- _Exercise_
The listing below is the input. Say how many of its lines contain "joints", giving the number alone.

- _Material provided_
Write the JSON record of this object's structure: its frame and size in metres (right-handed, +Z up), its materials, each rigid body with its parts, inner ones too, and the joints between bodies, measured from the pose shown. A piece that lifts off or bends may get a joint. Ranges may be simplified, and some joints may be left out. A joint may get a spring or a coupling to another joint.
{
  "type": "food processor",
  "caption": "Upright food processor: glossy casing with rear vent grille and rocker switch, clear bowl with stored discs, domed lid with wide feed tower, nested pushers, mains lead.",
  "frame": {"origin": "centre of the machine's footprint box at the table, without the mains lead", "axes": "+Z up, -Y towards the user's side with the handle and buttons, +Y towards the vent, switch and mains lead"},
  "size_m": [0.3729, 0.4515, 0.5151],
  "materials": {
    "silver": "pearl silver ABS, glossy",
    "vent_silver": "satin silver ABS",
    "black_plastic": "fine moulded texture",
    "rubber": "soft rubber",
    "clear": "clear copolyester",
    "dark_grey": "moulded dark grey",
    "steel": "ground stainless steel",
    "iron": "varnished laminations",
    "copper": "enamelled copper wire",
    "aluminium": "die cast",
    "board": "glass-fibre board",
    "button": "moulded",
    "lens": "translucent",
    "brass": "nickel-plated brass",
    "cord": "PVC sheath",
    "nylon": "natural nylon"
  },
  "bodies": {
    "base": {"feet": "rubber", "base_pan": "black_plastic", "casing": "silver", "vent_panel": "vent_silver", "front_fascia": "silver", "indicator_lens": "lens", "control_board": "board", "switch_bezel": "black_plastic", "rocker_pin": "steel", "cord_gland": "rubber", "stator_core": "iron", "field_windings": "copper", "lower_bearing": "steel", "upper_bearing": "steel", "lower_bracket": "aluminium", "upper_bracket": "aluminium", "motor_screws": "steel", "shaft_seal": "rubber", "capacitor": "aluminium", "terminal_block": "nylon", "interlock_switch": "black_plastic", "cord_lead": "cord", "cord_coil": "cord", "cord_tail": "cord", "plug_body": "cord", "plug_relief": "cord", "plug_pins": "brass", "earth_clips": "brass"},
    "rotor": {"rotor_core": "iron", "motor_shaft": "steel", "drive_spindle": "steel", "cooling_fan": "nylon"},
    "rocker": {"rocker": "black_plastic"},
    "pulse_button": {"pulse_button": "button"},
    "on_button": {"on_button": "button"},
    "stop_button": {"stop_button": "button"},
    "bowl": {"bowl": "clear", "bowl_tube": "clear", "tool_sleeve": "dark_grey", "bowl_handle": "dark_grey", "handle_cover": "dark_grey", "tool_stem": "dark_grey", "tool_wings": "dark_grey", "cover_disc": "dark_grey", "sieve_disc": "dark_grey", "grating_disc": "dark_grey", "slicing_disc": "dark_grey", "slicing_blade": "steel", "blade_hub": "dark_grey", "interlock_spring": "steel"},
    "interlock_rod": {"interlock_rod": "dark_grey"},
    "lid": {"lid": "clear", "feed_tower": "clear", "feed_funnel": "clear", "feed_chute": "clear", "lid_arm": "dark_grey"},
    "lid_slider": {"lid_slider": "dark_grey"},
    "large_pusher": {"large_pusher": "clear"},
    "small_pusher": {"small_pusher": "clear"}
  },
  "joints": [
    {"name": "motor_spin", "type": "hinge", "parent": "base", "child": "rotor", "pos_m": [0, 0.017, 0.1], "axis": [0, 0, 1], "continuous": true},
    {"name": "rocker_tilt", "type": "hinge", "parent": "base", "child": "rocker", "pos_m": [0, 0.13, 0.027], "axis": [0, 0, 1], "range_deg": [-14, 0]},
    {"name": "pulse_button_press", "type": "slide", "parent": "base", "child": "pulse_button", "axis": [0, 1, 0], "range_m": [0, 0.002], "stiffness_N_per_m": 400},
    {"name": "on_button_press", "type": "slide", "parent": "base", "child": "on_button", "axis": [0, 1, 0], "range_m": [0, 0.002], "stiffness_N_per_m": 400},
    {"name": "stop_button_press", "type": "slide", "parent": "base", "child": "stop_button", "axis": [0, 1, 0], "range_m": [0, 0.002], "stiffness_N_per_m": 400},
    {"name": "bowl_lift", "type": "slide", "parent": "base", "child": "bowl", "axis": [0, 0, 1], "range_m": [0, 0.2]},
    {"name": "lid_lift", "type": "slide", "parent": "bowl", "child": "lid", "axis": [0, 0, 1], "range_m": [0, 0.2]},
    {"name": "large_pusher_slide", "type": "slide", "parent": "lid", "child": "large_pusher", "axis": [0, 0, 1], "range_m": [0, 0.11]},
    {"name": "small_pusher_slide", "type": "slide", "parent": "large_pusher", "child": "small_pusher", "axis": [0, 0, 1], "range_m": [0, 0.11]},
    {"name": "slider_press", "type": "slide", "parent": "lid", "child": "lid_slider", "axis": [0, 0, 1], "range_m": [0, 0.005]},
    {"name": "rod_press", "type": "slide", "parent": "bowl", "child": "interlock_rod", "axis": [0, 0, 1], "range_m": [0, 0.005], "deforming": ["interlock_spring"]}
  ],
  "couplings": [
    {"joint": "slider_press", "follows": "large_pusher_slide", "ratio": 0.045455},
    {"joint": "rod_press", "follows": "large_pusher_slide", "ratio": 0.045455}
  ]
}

- _Expected answer_
2